You seem to be on the road a lot, are you a ‘burger on the hoof’ dude or are you food conscious?
“Ah, funny you should ask that”, laughs Jordan and explains, “My friend David Bailis, whose the bassist in Pimps Of Joytime, was forever speaking to me about eating sensibly on the road. He’s an extremely health conscious guy and started a website/podcast called Tourganic. David among others has certainly helped me to be a more healthy and conscious person. I’ve been vegetarian now for 5 years. This does prove challenging every time I tour places like South Africa, where I’ve been many times with Tortured Soul. They’re big BBQ fans, they even have National BBQ Day. It’s the cultural significance of food and how it conflicts with ones dietary restriction that can be interesting….
South Africa definitely comes to mind when I think of some of the most amazing countries I’ve toured. I’ve been 6 times now; they’re some of the world’s friendliest people. Soulful House music is almost regarded as pop music over there, it’s not uncommon to hear Tortured Soul records played at 4 pm during the rush hour traffic. We’ve also done some shows in Lesotho, which is a kingdom surrounded by South Africa. The last one was in a huge soccer stadium, an overnight concert with 25,000 people. I enjoy watching the African audiences, they certainly don’t sit and politely clap. Music is so deeply rooted in their culture and when they move to the music, I begin to understand how it should feel. Their groove awareness is deep.”

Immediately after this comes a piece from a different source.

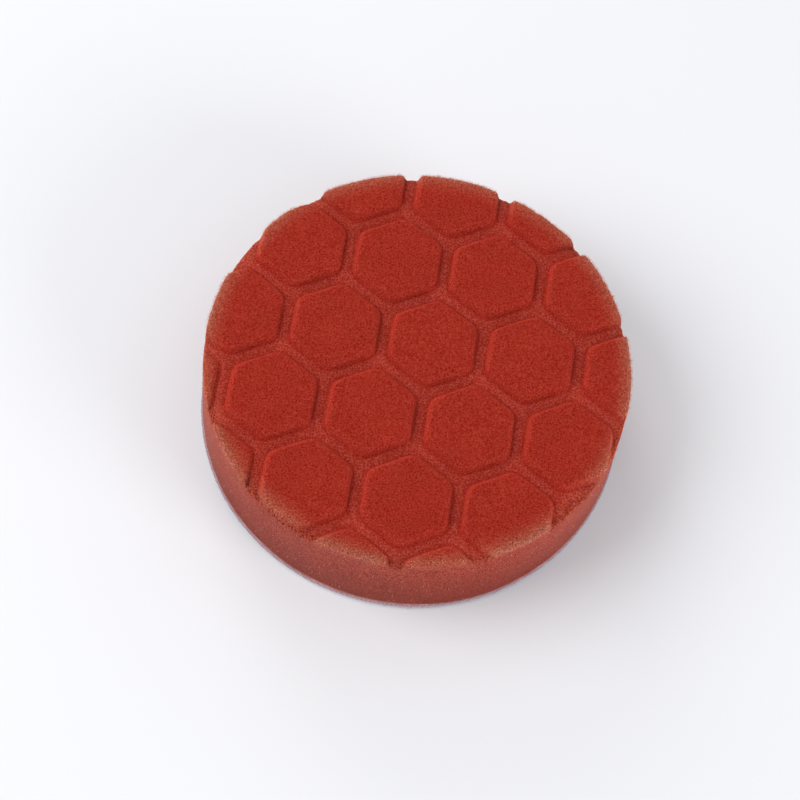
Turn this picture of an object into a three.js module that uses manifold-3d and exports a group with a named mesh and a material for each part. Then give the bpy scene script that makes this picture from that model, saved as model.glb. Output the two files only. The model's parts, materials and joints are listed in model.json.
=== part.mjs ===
// A 100 mm foam polishing pad for a machine polisher: a laminate of four pieces. From the machine side up:
//   loop_pile       the raised nylon loops that grip the hooks of the polisher's backing plate
//   backing_fabric  the warp-knitted ground cloth that the loops stand on
//   adhesive_film   the hot-melt film that bonds the cloth to the foam
//   foam_disc       the open-cell foam disc, with a honeycomb of cushions pressed into its working face
// Millimetres, +Z up. The origin is the centre of the machine side, where the loops meet the backing plate.

import * as THREE from "three";
import { mergeVertices } from "three/addons/utils/BufferGeometryUtils.js";
import Module from "manifold-3d";

// Driving dimensions, in millimetres.
const backingDiameter = 100; // the cloth and its loops, the widest part of the pad
const foamSetback = 0.3; // how far the foam's foot stands inside the cloth's edge
const foamTaper = 0.6; // how much smaller the foam's radius is at the working face than at its foot
const foamThickness = 26; // from the adhesive to the top of the cushions
const adhesiveThickness = 0.3;
const clothThickness = 0.5;
const pileHeight = 1.2;
const pileSetback = 0.2; // how far the die presses the loops in from the cloth's edge
const rimRound = 0.8; // the radius of the foam's edge between wall and working face

// The honeycomb pressed into the working face.
const cushionPitch = 22.7; // centre to centre
const grooveWidth = 3.6; // between two cushions, half way down
const grooveDepth = 2.2;
const cushionEdge = 1.6; // how far a cushion's rounded edge runs in from the foot of the groove's wall
const cornerRadius = 3.2; // of a cushion's corners at the foot of the groove's wall
const leastCorner = 0.5; // the least of that radius that is left at the top, inside the rounded edge
const nearestCushion = { x: 2.5, y: 5.8 }; // the centre of the cushion that is nearest to the pad's axis

// How finely the curves are cut.
const roundSides = 96;
const edgeSteps = 3;
const cornerSteps = 3;
const overshoot = 1; // how far a solid runs past what it is joined to or cut by
const mergeReach = 1e-4; // vertices closer than this are one vertex

// Heights above the machine side.
const clothBottom = pileHeight;
const adhesiveBottom = clothBottom + clothThickness;
const foamBottom = adhesiveBottom + adhesiveThickness;
const foamTop = foamBottom + foamThickness;
const grooveFloor = foamTop - grooveDepth;

const clothRadius = backingDiameter / 2;
const footRadius = clothRadius - foamSetback;
const faceRadius = footRadius - foamTaper;

const wasm = await Module();
wasm.setup();

// A closed three.js geometry as a manifold-3d solid.
function solidOf(geometry) {
  const bare = geometry.clone();
  bare.deleteAttribute("normal");
  bare.deleteAttribute("uv");
  const merged = mergeVertices(bare, mergeReach);
  return new wasm.Manifold(
    new wasm.Mesh({
      numProp: 3,
      vertProperties: merged.attributes.position.array,
      triVerts: new Uint32Array(merged.index.array),
    }),
  );
}

// A manifold-3d solid as a three.js geometry with flat faces.
function geometryOf(solid) {
  const mesh = solid.getMesh();
  const geometry = new THREE.BufferGeometry()
    .setAttribute("position", new THREE.BufferAttribute(mesh.vertProperties, 3))
    .setIndex(new THREE.BufferAttribute(mesh.triVerts, 1))
    .toNonIndexed();
  geometry.computeVertexNormals();
  return geometry;
}

// A solid of revolution about Z. Its profile of [radius, height] points starts and ends on the axis.
function turned(profile) {
  const points = profile.map(([radius, height]) => new THREE.Vector2(radius, height));
  return new THREE.LatheGeometry(points, roundSides).rotateX(Math.PI / 2);
}

function disc(radius, bottom, thickness) {
  return turned([
    [0, bottom],
    [radius, bottom],
    [radius, bottom + thickness],
    [0, bottom + thickness],
  ]);
}

// The foam before the honeycomb is pressed in: a tapering wall and a rounded rim.
function foamBlank() {
  const wallTop = foamTop - rimRound;
  const rimCentre = faceRadius - rimRound;
  const rim = [];
  for (let step = 0; step <= edgeSteps; step++) {
    const angle = (step / edgeSteps) * (Math.PI / 2);
    rim.push([rimCentre + rimRound * Math.cos(angle), wallTop + rimRound * Math.sin(angle)]);
  }
  return turned([[0, foamBottom], [footRadius, foamBottom], ...rim, [0, foamTop]]);
}

// A hexagon with rounded corners and two sides square to X, by the distance from its centre to a side.
function cushionOutline(apothem, corner) {
  const outline = [];
  const cornerCentre = (apothem - corner) / Math.cos(Math.PI / 6);
  for (let side = 0; side < 6; side++) {
    const middle = Math.PI / 6 + (side * Math.PI) / 3;
    for (let step = 0; step <= cornerSteps; step++) {
      const angle = middle + (step / cornerSteps - 0.5) * (Math.PI / 3);
      outline.push(
        new THREE.Vector2(
          cornerCentre * Math.cos(middle) + corner * Math.cos(angle),
          cornerCentre * Math.sin(middle) + corner * Math.sin(angle),
        ),
      );
    }
  }
  return new THREE.Shape(outline);
}

// One cushion, from below the groove's floor to the working face. Its edge rounds over between the two.
function cushion() {
  const footApothem = (cushionPitch - grooveWidth + cushionEdge) / 2;
  const topCorner = Math.max(cornerRadius - cushionEdge, leastCorner);
  const topOutline = cushionOutline(footApothem - cushionEdge, topCorner);
  const geometry = new THREE.ExtrudeGeometry(topOutline, {
    depth: overshoot,
    bevelEnabled: true,
    bevelThickness: grooveDepth,
    bevelSize: cushionEdge,
    bevelSegments: edgeSteps,
  });
  return geometry.translate(0, 0, grooveFloor - overshoot);
}

// The centres of every cushion that reaches the working face. Rows run along X.
function cushionCentres() {
  const rowPitch = cushionPitch * Math.sin(Math.PI / 3);
  const reach = footRadius + cushionPitch;
  const rows = Math.ceil(reach / rowPitch) + 1;
  const centres = [];
  for (let row = -rows; row <= rows; row++) {
    const stagger = row % 2 === 0 ? 0 : cushionPitch / 2;
    const across = Math.ceil(reach / cushionPitch) + 1;
    for (let place = -across; place <= across; place++) {
      const centre = new THREE.Vector2(
        nearestCushion.x + stagger + place * cushionPitch,
        nearestCushion.y + row * rowPitch,
      );
      if (centre.length() < footRadius + cushionPitch / Math.sqrt(3)) centres.push(centre);
    }
  }
  return centres;
}

// The foam disc: a floor slab and the cushions on it, all trimmed to the blank.
function foamDisc() {
  const slabBottom = foamBottom - overshoot;
  const slab = solidOf(disc(footRadius + overshoot, slabBottom, grooveFloor - slabBottom));
  const cushions = cushionCentres().map(({ x, y }) => solidOf(cushion().translate(x, y, 0)));
  const pressed = cushions.reduce((whole, piece) => whole.add(piece), slab);
  return geometryOf(pressed.intersect(solidOf(foamBlank())));
}

function part(name, geometry, material) {
  const mesh = new THREE.Mesh(geometry, material);
  mesh.name = name;
  return mesh;
}

const foamMaterial = new THREE.MeshStandardMaterial({ color: 0xd9472b, roughness: 0.95, metalness: 0 });
const adhesiveMaterial = new THREE.MeshStandardMaterial({ color: 0xe8d9cf, roughness: 0.5, metalness: 0 });
const clothMaterial = new THREE.MeshStandardMaterial({ color: 0xece6e8, roughness: 0.85, metalness: 0 });
const pileMaterial = new THREE.MeshStandardMaterial({ color: 0xf4f0f1, roughness: 0.9, metalness: 0 });

const pad = new THREE.Group();
pad.add(
  part("foam_disc", foamDisc(), foamMaterial),
  part("adhesive_film", disc(footRadius, adhesiveBottom, adhesiveThickness), adhesiveMaterial),
  part("backing_fabric", disc(clothRadius, clothBottom, clothThickness), clothMaterial),
  part("loop_pile", disc(clothRadius - pileSetback, 0, pileHeight), pileMaterial),
);

export default pad;
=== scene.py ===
# %% [markdown]
# # A foam polishing pad
# The pad is a laminate. A thick disc of open-cell foam has a honeycomb of cushions pressed into its
# working face. Under it lie a thin film of hot-melt glue, a knitted cloth, and the cloth's nylon loops,
# which grip the machine. Each layer is made here as its own piece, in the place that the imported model
# gives it.

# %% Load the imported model
import json
import math

import bpy
import numpy as np
from mathutils import Matrix, Vector


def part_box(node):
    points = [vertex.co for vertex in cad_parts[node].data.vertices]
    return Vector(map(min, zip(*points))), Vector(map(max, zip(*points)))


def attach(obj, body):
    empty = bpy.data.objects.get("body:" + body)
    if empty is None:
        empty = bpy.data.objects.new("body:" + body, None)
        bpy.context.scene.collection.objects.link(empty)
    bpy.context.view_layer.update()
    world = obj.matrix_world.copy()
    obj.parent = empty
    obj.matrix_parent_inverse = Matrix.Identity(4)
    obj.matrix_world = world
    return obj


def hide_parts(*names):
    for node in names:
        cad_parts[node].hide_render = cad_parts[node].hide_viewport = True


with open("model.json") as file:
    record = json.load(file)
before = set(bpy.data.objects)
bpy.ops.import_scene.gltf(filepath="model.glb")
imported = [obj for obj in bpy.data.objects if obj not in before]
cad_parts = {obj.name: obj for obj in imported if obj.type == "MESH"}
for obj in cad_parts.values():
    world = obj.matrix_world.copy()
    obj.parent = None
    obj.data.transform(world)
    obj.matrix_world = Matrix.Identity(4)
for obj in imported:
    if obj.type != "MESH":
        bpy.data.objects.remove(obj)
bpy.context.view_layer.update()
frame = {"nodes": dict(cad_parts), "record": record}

scene = bpy.context.scene
print("CAD nodes:", sorted(frame["nodes"]))

# %% [markdown]
# ## Sizes
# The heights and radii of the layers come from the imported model, so each piece lands where the design has
# it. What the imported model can't tell, such as the width of a groove or the size of a cell, is named in
# millimetres where it is first needed.

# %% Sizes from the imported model
MM = 0.001


def layer(node):
    """The radius, lowest and highest height of a round CAD layer, in metres."""
    low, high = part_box(node)
    return high.x, low.z, high.z


FOOT_RADIUS, FOAM_BOTTOM, FOAM_TOP = layer("foam_disc")
FILM_RADIUS, FILM_BOTTOM, FILM_TOP = layer("adhesive_film")
CLOTH_RADIUS, CLOTH_BOTTOM, CLOTH_TOP = layer("backing_fabric")
PILE_RADIUS, PILE_BOTTOM, PILE_TOP = layer("loop_pile")
mounts = {mount["name"]: mount for mount in frame["record"]["mounts"]}
NEAREST_CUSHION = Vector(mounts["working_face"]["pos_m"])
print(f"foam {2 * FOOT_RADIUS / MM:.1f} mm across, {(FOAM_TOP - FOAM_BOTTOM) / MM:.1f} mm thick")

# %% [markdown]
# ## Helpers
# Shapes and materials alike are built from nodes. One small function adds a node, with its settings and
# its links, and another adds an object to the scene.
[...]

When you tour, do you take the full bass rig or is it all hired in?
“Most of the time, especially with Tortured Soul, the amps are backlined for us. I just take a small pedal board with a few effects; octave, an auto wah pedal and an overdrive. I travel with one bass, recently a Lakland PJ bass.
All of this rests comfortably in my Urban Fusion gig bag. There’s never been a problem on flights, the bass is safe inside. I’ll just loosen the strings and we’re ready to go. I feel totally comfortable with this bag. You’d have to jump on the neck of the bass to break it, it’s really well made.
The back straps are great. I can often be seen pedalling my bike across the Manhatten Bridge with my bass on my back.”